### The exercise:
The listing below should be copied in full, word for word.

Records
-- BEGIN --
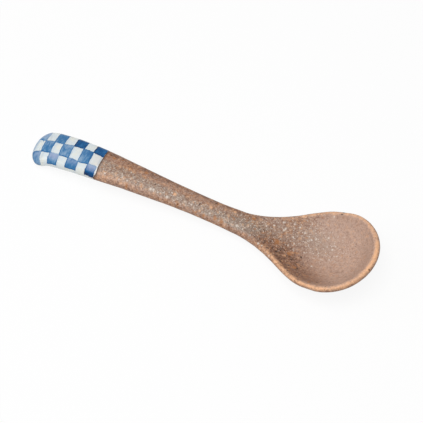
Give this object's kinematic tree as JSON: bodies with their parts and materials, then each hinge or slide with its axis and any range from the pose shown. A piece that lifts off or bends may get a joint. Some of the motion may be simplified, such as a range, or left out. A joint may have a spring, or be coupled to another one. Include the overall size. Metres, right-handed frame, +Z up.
{
  "type": "ceramic spoon",
  "caption": "Brown speckled stoneware spoon with a shallow oval bowl; the end of its handle is glazed white and painted with a cobalt chequer.",
  "frame": {"origin": "middle of the spoon's length and width, on the table it lies on", "axes": "+X along the spoon from the handle's end to the bowl's end, +Z up out of the bowl, +Y to the left when looking along +X"},
  "size_m": [0.145, 0.0376, 0.0147],
  "materials": {
    "bare_stoneware": "matte, unglazed, rubbed flat",
    "brown_iron_glaze": "satin, speckled",
    "white_glaze": "gloss",
    "cobalt_underglaze": "gloss, brushed by hand"
  },
  "bodies": {
    "root": {"stoneware_body": "bare_stoneware", "brown_glaze": "brown_iron_glaze", "white_glaze": "white_glaze", "cobalt_course_1": "cobalt_underglaze", "cobalt_course_2": "cobalt_underglaze", "cobalt_course_3": "cobalt_underglaze", "cobalt_course_4": "cobalt_underglaze", "cobalt_course_5": "cobalt_underglaze", "cobalt_course_6": "cobalt_underglaze", "cobalt_course_7": "cobalt_underglaze"}
  },
  "joints": []
}
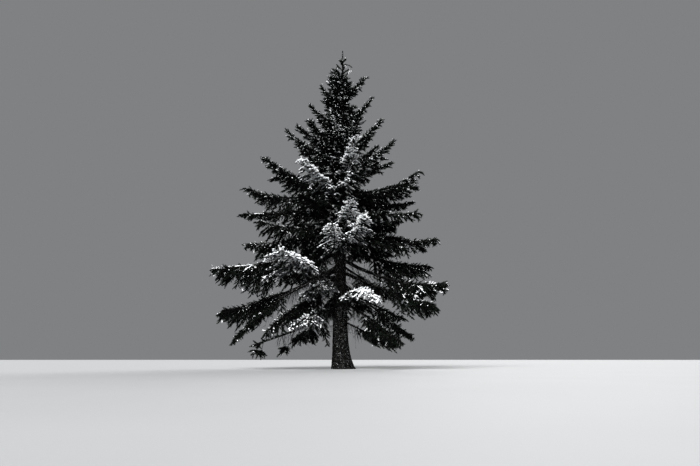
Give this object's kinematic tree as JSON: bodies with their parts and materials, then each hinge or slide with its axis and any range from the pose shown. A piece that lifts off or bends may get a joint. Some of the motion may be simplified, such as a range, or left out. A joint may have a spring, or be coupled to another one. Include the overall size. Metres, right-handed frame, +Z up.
{
  "type": "norway spruce tree",
  "caption": "Tall narrow spruce with a flared trunk, drooping lower boughs, ascending upper boughs and hanging sprays of needles under snow.",
  "frame": {"origin": "middle of the trunk's flat cut at ground level", "axes": "+Z up the trunk, -Y towards the viewer of the picture, +X to the right of that view"},
  "size_m": [7.8602, 6.0426, 12],
  "materials": {
    "bark": "rough flaking bark",
    "needles": "matt dark needles, partly rimed",
    "snow": "dry snow"
  },
  "bodies": {
    "root": {"trunk": "bark", "bough_front_a": "bark", "bough_left_a": "bark", "bough_left_b": "bark", "bough_left_c": "bark", "bough_left_d": "bark", "bough_left_e": "bark", "bough_right_a": "bark", "bough_right_b": "bark", "bough_right_c": "bark", "bough_right_d": "bark", "bough_right_e": "bark", "foliage_front_a": "needles", "foliage_left_a": "needles", "foliage_left_b": "needles", "foliage_left_c": "needles", "foliage_left_d": "needles", "foliage_left_e": "needles", "foliage_right_a": "needles", "foliage_right_b": "needles", "foliage_right_c": "needles", "foliage_right_d": "needles", "foliage_right_e": "needles", "crown_back_far": "needles", "crown_back_left": "needles", "crown_inner_back": "needles", "crown_inner_far": "needles", "crown_inner_front": "needles", "crown_inner_right": "needles", "crown_low_back": "needles", "crown_low_far": "needles", "crown_low_far_right": "needles", "crown_low_front": "needles", "crown_low_left": "needles", "crown_low_right": "needles", "crown_middle_a": "needles", "crown_middle_b": "needles", "crown_middle_c": "needles", "crown_middle_d": "needles", "crown_middle_e": "needles", "crown_middle_f": "needles", "crown_middle_g": "needles", "crown_middle_h": "needles", "crown_middle_i": "needles", "crown_middle_j": "needles", "crown_middle_k": "needles", "crown_top_a": "needles", "crown_top_b": "needles", "crown_top_c": "needles", "crown_top_d": "needles", "crown_top_e": "needles", "crown_top_f": "needles", "crown_top_g": "needles", "crown_top_h": "needles", "crown_upper_a": "needles", "crown_upper_b": "needles", "crown_upper_c": "needles", "crown_upper_d": "needles", "crown_upper_e": "needles", "crown_upper_f": "needles"}
  },
  "joints": []
}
-- END --
### Expected output:
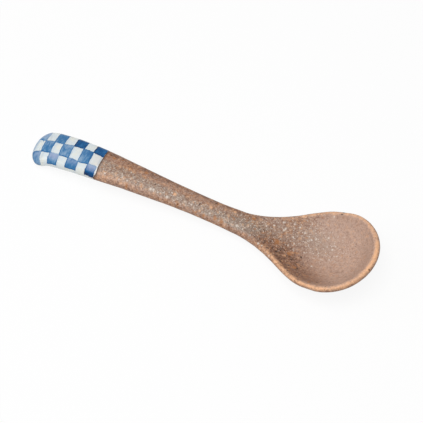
Give this object's kinematic tree as JSON: bodies with their parts and materials, then each hinge or slide with its axis and any range from the pose shown. A piece that lifts off or bends may get a joint. Some of the motion may be simplified, such as a range, or left out. A joint may have a spring, or be coupled to another one. Include the overall size. Metres, right-handed frame, +Z up.
{
  "type": "ceramic spoon",
  "caption": "Brown speckled stoneware spoon with a shallow oval bowl; the end of its handle is glazed white and painted with a cobalt chequer.",
  "frame": {"origin": "middle of the spoon's length and width, on the table it lies on", "axes": "+X along the spoon from the handle's end to the bowl's end, +Z up out of the bowl, +Y to the left when looking along +X"},
  "size_m": [0.145, 0.0376, 0.0147],
  "materials": {
    "bare_stoneware": "matte, unglazed, rubbed flat",
    "brown_iron_glaze": "satin, speckled",
    "white_glaze": "gloss",
    "cobalt_underglaze": "gloss, brushed by hand"
  },
  "bodies": {
    "root": {"stoneware_body": "bare_stoneware", "brown_glaze": "brown_iron_glaze", "white_glaze": "white_glaze", "cobalt_course_1": "cobalt_underglaze", "cobalt_course_2": "cobalt_underglaze", "cobalt_course_3": "cobalt_underglaze", "cobalt_course_4": "cobalt_underglaze", "cobalt_course_5": "cobalt_underglaze", "cobalt_course_6": "cobalt_underglaze", "cobalt_course_7": "cobalt_underglaze"}
  },
  "joints": []
}
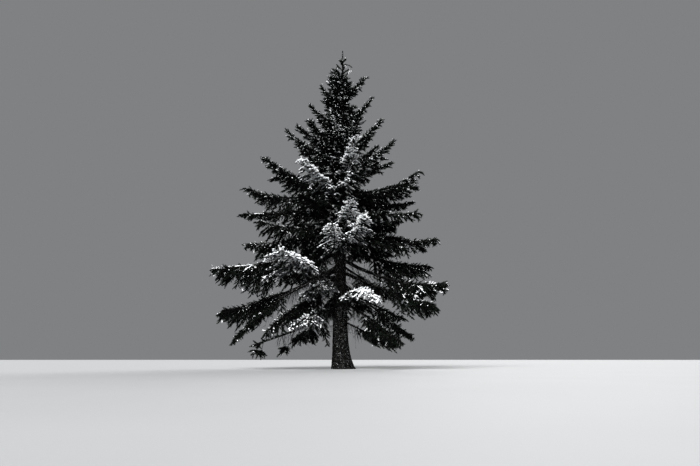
Give this object's kinematic tree as JSON: bodies with their parts and materials, then each hinge or slide with its axis and any range from the pose shown. A piece that lifts off or bends may get a joint. Some of the motion may be simplified, such as a range, or left out. A joint may have a spring, or be coupled to another one. Include the overall size. Metres, right-handed frame, +Z up.
{
  "type": "norway spruce tree",
  "caption": "Tall narrow spruce with a flared trunk, drooping lower boughs, ascending upper boughs and hanging sprays of needles under snow.",
  "frame": {"origin": "middle of the trunk's flat cut at ground level", "axes": "+Z up the trunk, -Y towards the viewer of the picture, +X to the right of that view"},
  "size_m": [7.8602, 6.0426, 12],
  "materials": {
    "bark": "rough flaking bark",
    "needles": "matt dark needles, partly rimed",
    "snow": "dry snow"
  },
  "bodies": {
    "root": {"trunk": "bark", "bough_front_a": "bark", "bough_left_a": "bark", "bough_left_b": "bark", "bough_left_c": "bark", "bough_left_d": "bark", "bough_left_e": "bark", "bough_right_a": "bark", "bough_right_b": "bark", "bough_right_c": "bark", "bough_right_d": "bark", "bough_right_e": "bark", "foliage_front_a": "needles", "foliage_left_a": "needles", "foliage_left_b": "needles", "foliage_left_c": "needles", "foliage_left_d": "needles", "foliage_left_e": "needles", "foliage_right_a": "needles", "foliage_right_b": "needles", "foliage_right_c": "needles", "foliage_right_d": "needles", "foliage_right_e": "needles", "crown_back_far": "needles", "crown_back_left": "needles", "crown_inner_back": "needles", "crown_inner_far": "needles", "crown_inner_front": "needles", "crown_inner_right": "needles", "crown_low_back": "needles", "crown_low_far": "needles", "crown_low_far_right": "needles", "crown_low_front": "needles", "crown_low_left": "needles", "crown_low_right": "needles", "crown_middle_a": "needles", "crown_middle_b": "needles", "crown_middle_c": "needles", "crown_middle_d": "needles", "crown_middle_e": "needles", "crown_middle_f": "needles", "crown_middle_g": "needles", "crown_middle_h": "needles", "crown_middle_i": "needles", "crown_middle_j": "needles", "crown_middle_k": "needles", "crown_top_a": "needles", "crown_top_b": "needles", "crown_top_c": "needles", "crown_top_d": "needles", "crown_top_e": "needles", "crown_top_f": "needles", "crown_top_g": "needles", "crown_top_h": "needles", "crown_upper_a": "needles", "crown_upper_b": "needles", "crown_upper_c": "needles", "crown_upper_d": "needles", "crown_upper_e": "needles", "crown_upper_f": "needles"}
  },
  "joints": []
}